The pile-it-high and sell-it-cheap approach won’t appeal to everyone, but, to be fair, there’s probably just enough style in this SPS brochure to assuage all but the most nervous or cynical buyers. It’s not in any sense unprofessional, but then it’s not over-schmaltzed, either.
To be honest, some of the photography isn’t great. I make no claim to be an accomplished photographer, but some of the shots used in this brochure have the look and feel of a quick snap taken using a basic point-and-click camera during a rushed site visit. Is the paving in shot? That’ll do. Click. Bosh!
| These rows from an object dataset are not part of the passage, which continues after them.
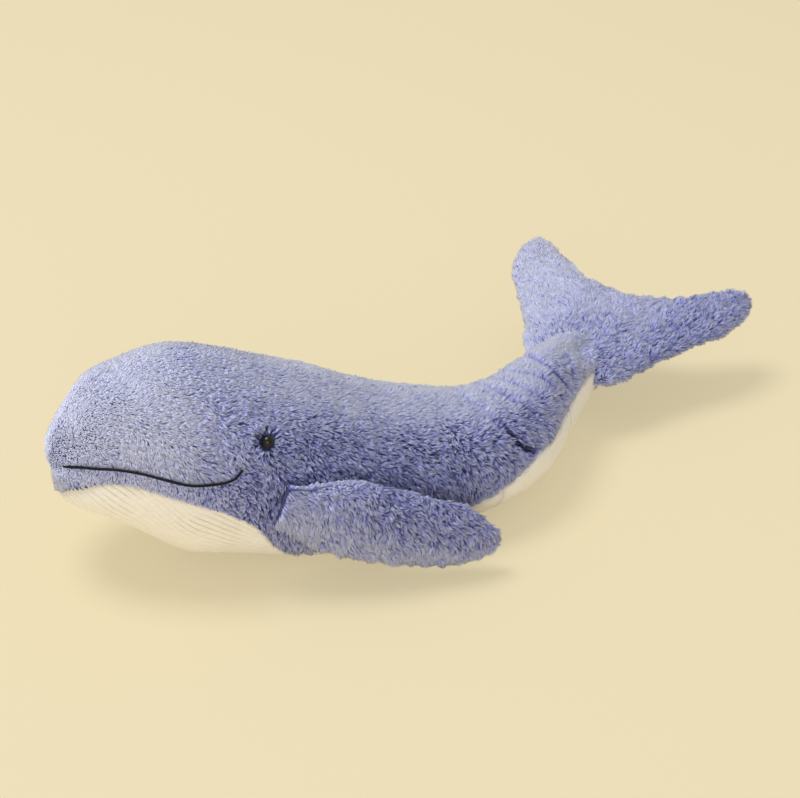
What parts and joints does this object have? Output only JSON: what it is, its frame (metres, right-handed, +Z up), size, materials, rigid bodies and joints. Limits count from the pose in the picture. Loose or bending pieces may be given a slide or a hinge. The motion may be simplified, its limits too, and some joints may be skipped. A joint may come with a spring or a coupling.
{
  "type": "plush toy whale",
  "caption": "Stuffed toy whale in long-pile plush with a corduroy belly, lying with its tail bent to one side; tail, flukes and flippers bend on their seams.",
  "frame": {"origin": "middle of the flat on which the belly rests, on the floor", "axes": "+X from the nose to the tail, +Z up, -Y to the whale's left side, which faces the camera in the picture"},
  "size_m": [0.5363, 0.3274, 0.1481],
  "materials": {
    "plush": "long pile plush",
    "corduroy": "ribbed corduroy",
    "stuffing": "polyester fibre",
    "pellets": "cloth bag of plastic pellets",
    "eye_black": "polished",
    "washer_plastic": "moulded",
    "thread": "twisted embroidery thread"
  },
  "bodies": {
    "trunk": {"trunk_cover_left": "plush", "trunk_cover_right": "plush", "trunk_belly_panel": "corduroy", "trunk_stuffing": "stuffing", "pellet_bag": "pellets", "eye_left": "eye_black", "eye_right": "eye_black", "eye_washer_left": "washer_plastic", "eye_washer_right": "washer_plastic", "mouth_thread": "thread"},
    "tail_front": {"tail_front_cover_left": "plush", "tail_front_cover_right": "plush", "tail_front_belly_panel": "corduroy", "tail_front_stuffing": "stuffing"},
    "tail_rear": {"tail_rear_cover_left": "plush", "tail_rear_cover_right": "plush", "tail_rear_belly_panel": "corduroy", "tail_rear_stuffing": "stuffing"},
    "flukes": {"fluke_upper_panel": "plush", "fluke_under_panel": "plush", "fluke_stuffing": "stuffing"},
    "flipper_left": {"flipper_left_outer_panel": "plush", "flipper_left_inner_panel": "plush", "flipper_left_stuffing": "stuffing"},
    "flipper_right": {"flipper_right_outer_panel": "plush", "flipper_right_inner_panel": "plush", "flipper_right_stuffing": "stuffing"}
  },
  "joints": [
    {"name": "tail_bend", "type": "hinge", "parent": "trunk", "child": "tail_front", "pos_m": [0.071, 0.00009, 0.04695], "axis": [0.0226, -0.9997, 0.0043], "range_deg": [-12, 30], "stiffness_Nm_per_rad": 6, "springref_deg": 1.15},
    {"name": "tail_swing", "type": "hinge", "parent": "tail_front", "child": "tail_rear", "pos_m": [0.1345, 0.01809, 0.04622], "axis": [-0.0632, 0.0939, 0.9936], "range_deg": [-65, 15], "stiffness_Nm_per_rad": 3},
    {"name": "fluke_bend", "type": "hinge", "parent": "tail_rear", "child": "flukes", "pos_m": [0.2289, 0.11431, 0.05141], "axis": [0.7224, -0.6736, 0.1564], "range_deg": [-25, 25], "stiffness_Nm_per_rad": 1.5, "springref_deg": 0.46},
    {"name": "flipper_left_swing", "type": "hinge", "parent": "trunk", "child": "flipper_left", "pos_m": [-0.031, -0.07033, 0.067], "axis": [-0.3251, 0.017, -0.9455], "range_deg": [0, 75], "stiffness_Nm_per_rad": 0.4},
    {"name": "flipper_right_swing", "type": "hinge", "parent": "trunk", "child": "flipper_right", "pos_m": [-0.031, 0.07033, 0.067], "axis": [0.3251, 0.017, 0.9455], "range_deg": [0, 75], "stiffness_Nm_per_rad": 0.4}
  ]
}
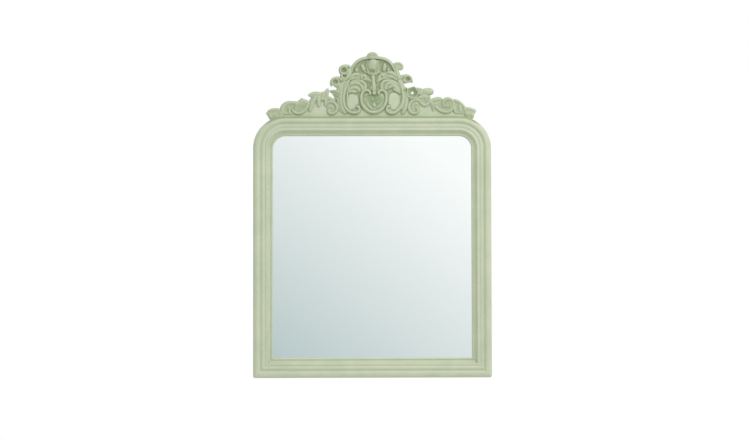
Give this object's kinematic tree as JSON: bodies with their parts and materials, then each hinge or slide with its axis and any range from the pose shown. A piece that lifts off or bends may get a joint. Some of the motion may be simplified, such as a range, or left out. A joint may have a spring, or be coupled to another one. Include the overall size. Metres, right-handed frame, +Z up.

But again, is it fair to criticise such an approach? It’s honest, you have to give it that much! The obvious lack of staging, of fill lighting, of shadow control, of white balance, of trendy props, of ambitious and aspirational lifestyles… this cumulative absence ends up showing the paving for precisely what it is. This is how paving looks when it is laid by the majority of installers. There is no attempt to stoke the fires of unrealistic expectations. It is paving Cromwell-style – warts and all. It’s not perfect. It’s not award-winning. It’s not going to change your life. It’s paving, plain and simple. Decent quality paving reasonably well laid. Have we any right to expect anything more?
I’ve long believed that the paving-buying public fall into one of three categories: those that want something extraordinary and don’t mind paying (within reason); those that don’t give a damn about the brand or the quality, as long as it’s a so-called ‘bargain’; and the middle-ground, the buyers who don’t want to spend any more than is necessary, but don’t want any dross. SPS are targeted dead centre at this latter group, and they seem to be doing a pretty decent job at it, too. Bosh!